• **Given material**:
^^^^^^^^^^^^^^^^

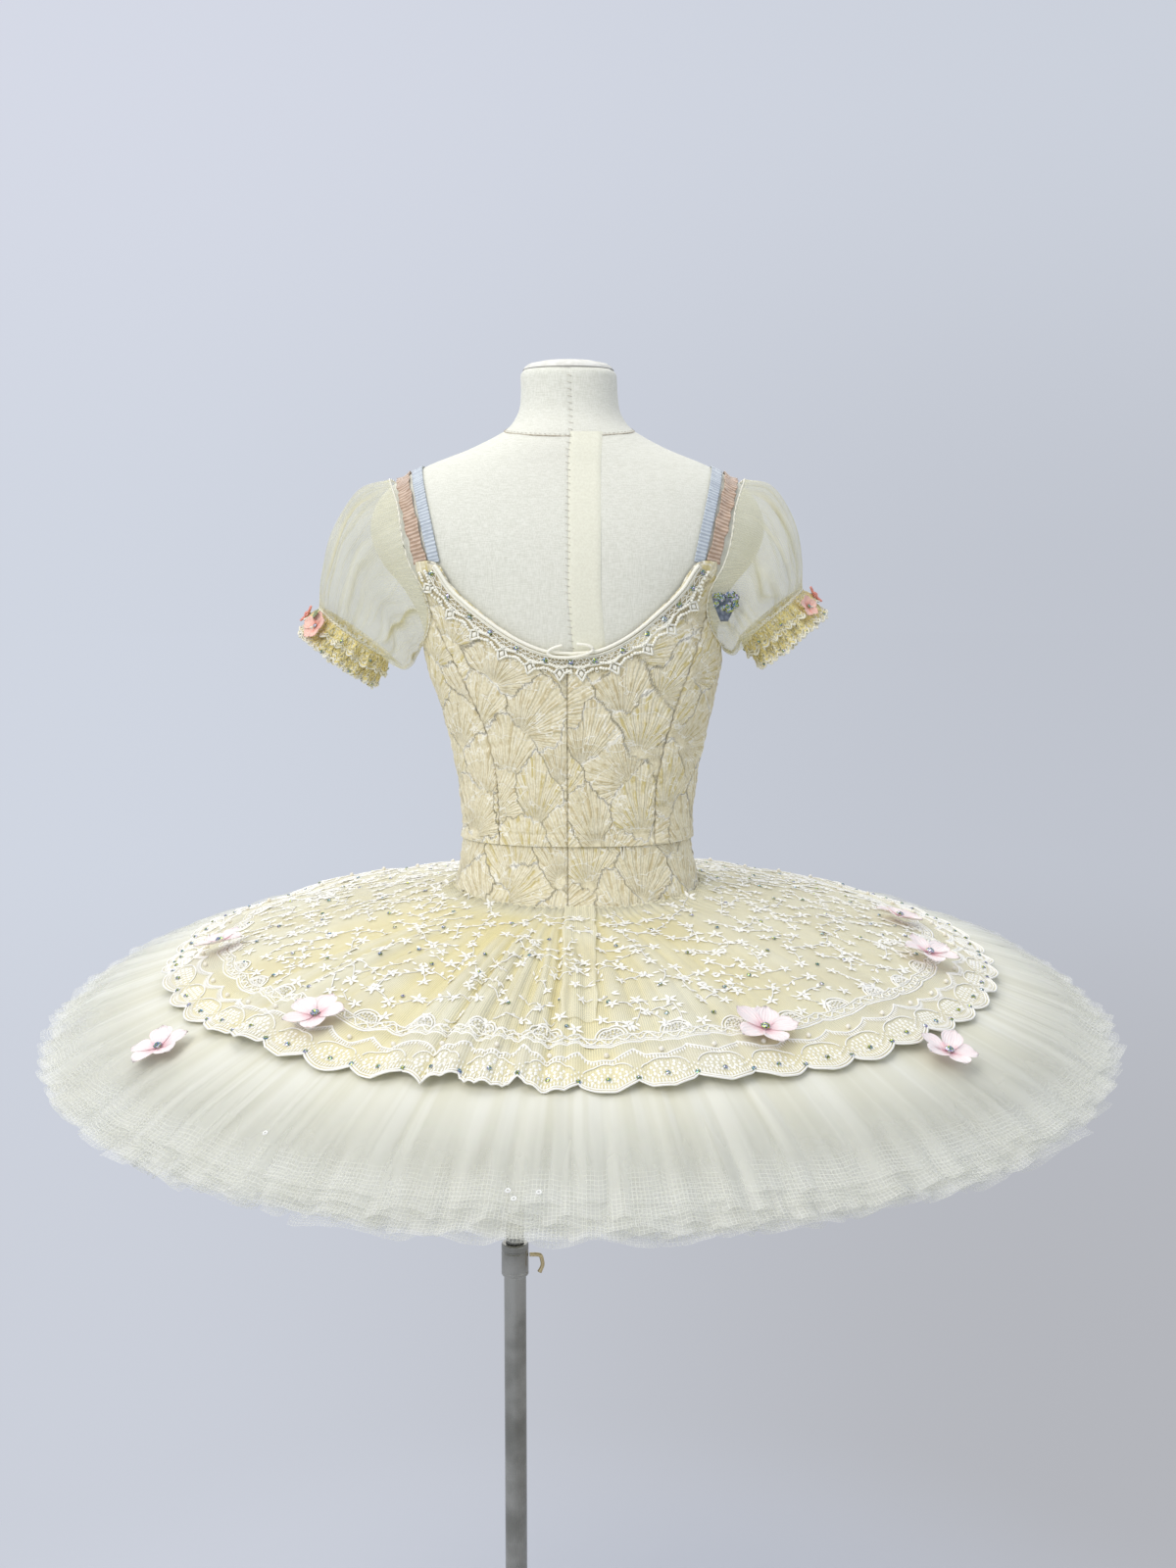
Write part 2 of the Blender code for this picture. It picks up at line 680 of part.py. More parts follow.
def make_back_trim():
    cord_out = LACE_OUT + CORD_RADIUS
    cord = [neckline_point(s, CORD_DROP, cord_out) for s in steps(CORD_SPAN, -CORD_SPAN, 25)]
    tube("neck_cord", cord, CORD_RADIUS, 6, WHITE, 0.6)
    make_neck_lace()

    out = LACE_OUT + 2 * CORD_RADIUS + LOOP_RADIUS + 2 * GAP
    loop = []
    for t in steps(0.06, 0.94, 14):
        turn = 2 * math.pi * t
        x = CLOSURE_X - lean(LOOP_Z) + LOOP_HALF_WIDTH * math.sin(turn)
        z = LOOP_Z + LOOP_HALF_HEIGHT * math.cos(turn)
        loop.append(body(angle_at(x, z), z, out))
    tube("neck_loop", loop, LOOP_RADIUS, 6, WHITE, 0.6)
    thread = []
    for t in steps(0.0, 1.0, 9):
        x = THREAD_X + THREAD_WIDTH * t
        z = HEM_Z - 1.25 * THREAD_RADIUS - GAP - THREAD_DROP * math.sin(math.pi * t)
        thread.append(body(angle_at(x, z), z, BODICE_OUT + 1.2 * THREAD_RADIUS))
    tube("hem_thread_loop", thread, THREAD_RADIUS, 4, WHITE, 0.6)

    rows = []
    for t in steps(0.0, 1.0, APPLIQUE_ROWS):
        z = APPLIQUE_TOP - APPLIQUE_HEIGHT * t
        half = APPLIQUE_HALF_WIDTH + (APPLIQUE_TIP_HALF_WIDTH - APPLIQUE_HALF_WIDTH) * t
        middle = angle_at(APPLIQUE_X, z)
        step = half / reach(middle, z)
        rows.append([body(middle - step * w, z, GAP) for w in (-1, 0, 1)])
    wall("jewelled_applique", rows, CLOTH, SLATE, ring=False)


def make_neck_lace():
    """A band below the neckline with open leaf-shaped points hanging from it."""
    mesh = bpy.data.meshes.new("neck_lace")
    bm = bmesh.new()
    unit = 2 * LACE_SPAN / LACE_UNITS

    def at(u, drop):
        return bm.verts.new(neckline_point(LACE_SPAN - unit * u, drop, LACE_OUT))

    side = LACE_BAND + LACE_ARM
    joints = [(at(k, LACE_EDGE), at(k, LACE_BAND), at(k, side)) for k in range(LACE_UNITS + 1)]
    for k in range(LACE_UNITS):
        top_a, low_a, side_a = joints[k]
        top_b, low_b, side_b = joints[k + 1]
        p, q, r = at(k + 0.17, LACE_BAND), at(k + 0.83, LACE_BAND), at(k + 0.5, LACE_HOLE_TIP)
        top_mid, end = at(k + 0.5, LACE_EDGE), at(k + 0.5, LACE_TIP)
        for face in (
            (top_a, low_a, p, top_mid),
            (top_mid, p, q),
            (top_mid, q, low_b, top_b),
            (low_a, side_a, r, p),
            (side_a, end, r),
            (q, r, side_b, low_b),
            (r, end, side_b),
        ):
            bm.faces.new(face)
    bmesh.ops.recalc_face_normals(bm, faces=bm.faces)
    if sum(f.normal.y for f in bm.faces) < 0:
        bmesh.ops.reverse_faces(bm, faces=bm.faces)
    bm.to_mesh(mesh)
    bm.free()
    thicken(add("neck_lace", mesh, IVORY, 0.7), CLOTH)


# ---------------------------------------------------------------- sleeves and cuffs
def armhole(turn, out):
    """A point round the armhole on the wearer's left, turn 0 at the bottom."""
    squared = 2 / ARMHOLE_ROUNDNESS
    y = ARMHOLE_HALF_DEPTH * math.copysign(abs(math.sin(turn)) ** squared, math.sin(turn))
    z = ARMHOLE_MID_Z - ARMHOLE_HALF_HEIGHT * math.copysign(abs(math.cos(turn)) ** squared, math.cos(turn))
    depth = blend(BODY, z, 3 if y > 0 else 2)
    share = min(abs(y) / depth, 1.0)
    x = blend(BODY, z, 1) * (1 - share**ROUNDNESS) ** (1 / ROUNDNESS)
    p = seated((lean(z) + x, y, z), out)
    return Vector((p.x - lean(z), p.y, p.z))


def mirrored(p, sign):
    """A point of the left arm, placed on either side of the body's middle at its height."""
    return Vector((lean(p.z) + sign * p.x, p.y, p.z))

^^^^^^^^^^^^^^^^

• **Problem requirements**: Word for word, write out the data.

• **Result of the exercise**:
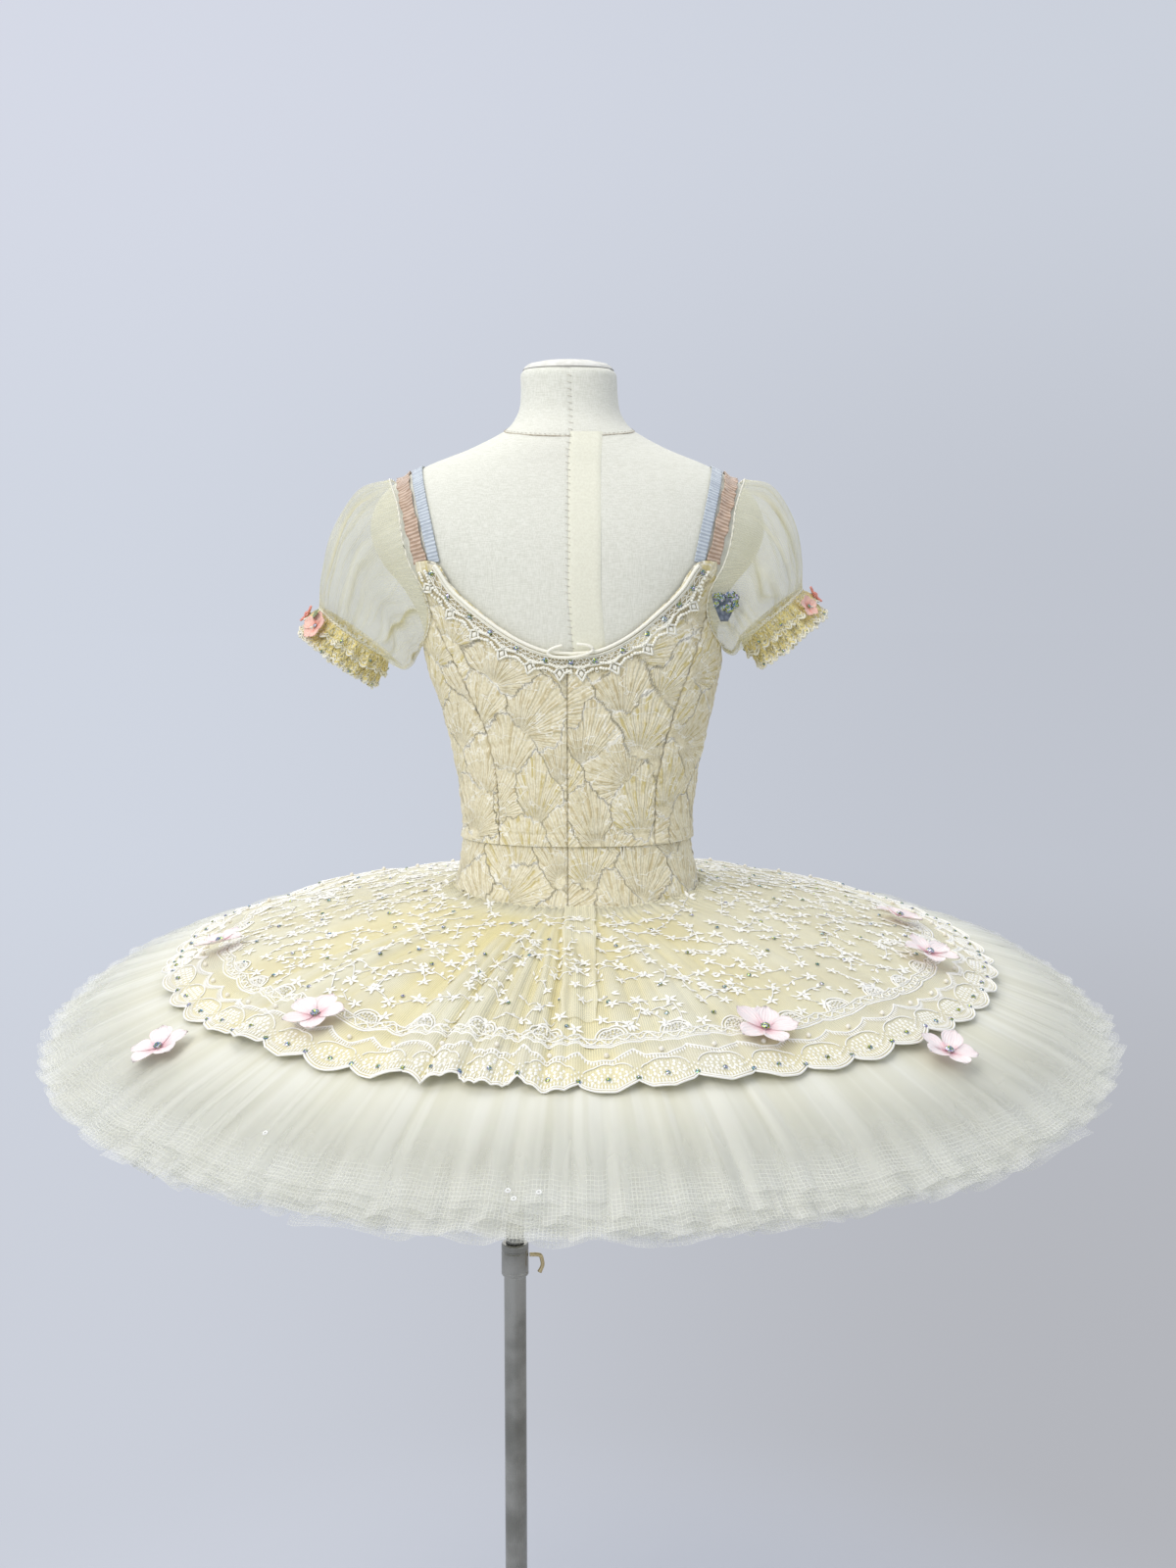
Write part 2 of the Blender code for this picture. It picks up at line 680 of part.py. More parts follow.
def make_back_trim():
    cord_out = LACE_OUT + CORD_RADIUS
    cord = [neckline_point(s, CORD_DROP, cord_out) for s in steps(CORD_SPAN, -CORD_SPAN, 25)]
    tube("neck_cord", cord, CORD_RADIUS, 6, WHITE, 0.6)
    make_neck_lace()

    out = LACE_OUT + 2 * CORD_RADIUS + LOOP_RADIUS + 2 * GAP
    loop = []
    for t in steps(0.06, 0.94, 14):
        turn = 2 * math.pi * t
        x = CLOSURE_X - lean(LOOP_Z) + LOOP_HALF_WIDTH * math.sin(turn)
        z = LOOP_Z + LOOP_HALF_HEIGHT * math.cos(turn)
        loop.append(body(angle_at(x, z), z, out))
    tube("neck_loop", loop, LOOP_RADIUS, 6, WHITE, 0.6)
    thread = []
    for t in steps(0.0, 1.0, 9):
        x = THREAD_X + THREAD_WIDTH * t
        z = HEM_Z - 1.25 * THREAD_RADIUS - GAP - THREAD_DROP * math.sin(math.pi * t)
        thread.append(body(angle_at(x, z), z, BODICE_OUT + 1.2 * THREAD_RADIUS))
    tube("hem_thread_loop", thread, THREAD_RADIUS, 4, WHITE, 0.6)

    rows = []
    for t in steps(0.0, 1.0, APPLIQUE_ROWS):
        z = APPLIQUE_TOP - APPLIQUE_HEIGHT * t
        half = APPLIQUE_HALF_WIDTH + (APPLIQUE_TIP_HALF_WIDTH - APPLIQUE_HALF_WIDTH) * t
        middle = angle_at(APPLIQUE_X, z)
        step = half / reach(middle, z)
        rows.append([body(middle - step * w, z, GAP) for w in (-1, 0, 1)])
    wall("jewelled_applique", rows, CLOTH, SLATE, ring=False)


def make_neck_lace():
    """A band below the neckline with open leaf-shaped points hanging from it."""
    mesh = bpy.data.meshes.new("neck_lace")
    bm = bmesh.new()
    unit = 2 * LACE_SPAN / LACE_UNITS

    def at(u, drop):
        return bm.verts.new(neckline_point(LACE_SPAN - unit * u, drop, LACE_OUT))

    side = LACE_BAND + LACE_ARM
    joints = [(at(k, LACE_EDGE), at(k, LACE_BAND), at(k, side)) for k in range(LACE_UNITS + 1)]
    for k in range(LACE_UNITS):
        top_a, low_a, side_a = joints[k]
        top_b, low_b, side_b = joints[k + 1]
        p, q, r = at(k + 0.17, LACE_BAND), at(k + 0.83, LACE_BAND), at(k + 0.5, LACE_HOLE_TIP)
        top_mid, end = at(k + 0.5, LACE_EDGE), at(k + 0.5, LACE_TIP)
        for face in (
            (top_a, low_a, p, top_mid),
            (top_mid, p, q),
            (top_mid, q, low_b, top_b),
            (low_a, side_a, r, p),
            (side_a, end, r),
            (q, r, side_b, low_b),
            (r, end, side_b),
        ):
            bm.faces.new(face)
    bmesh.ops.recalc_face_normals(bm, faces=bm.faces)
    if sum(f.normal.y for f in bm.faces) < 0:
        bmesh.ops.reverse_faces(bm, faces=bm.faces)
    bm.to_mesh(mesh)
    bm.free()
    thicken(add("neck_lace", mesh, IVORY, 0.7), CLOTH)


# ---------------------------------------------------------------- sleeves and cuffs
def armhole(turn, out):
    """A point round the armhole on the wearer's left, turn 0 at the bottom."""
    squared = 2 / ARMHOLE_ROUNDNESS
    y = ARMHOLE_HALF_DEPTH * math.copysign(abs(math.sin(turn)) ** squared, math.sin(turn))
    z = ARMHOLE_MID_Z - ARMHOLE_HALF_HEIGHT * math.copysign(abs(math.cos(turn)) ** squared, math.cos(turn))
    depth = blend(BODY, z, 3 if y > 0 else 2)
    share = min(abs(y) / depth, 1.0)
    x = blend(BODY, z, 1) * (1 - share**ROUNDNESS) ** (1 / ROUNDNESS)
    p = seated((lean(z) + x, y, z), out)
    return Vector((p.x - lean(z), p.y, p.z))


def mirrored(p, sign):
    """A point of the left arm, placed on either side of the body's middle at its height."""
    return Vector((lean(p.z) + sign * p.x, p.y, p.z))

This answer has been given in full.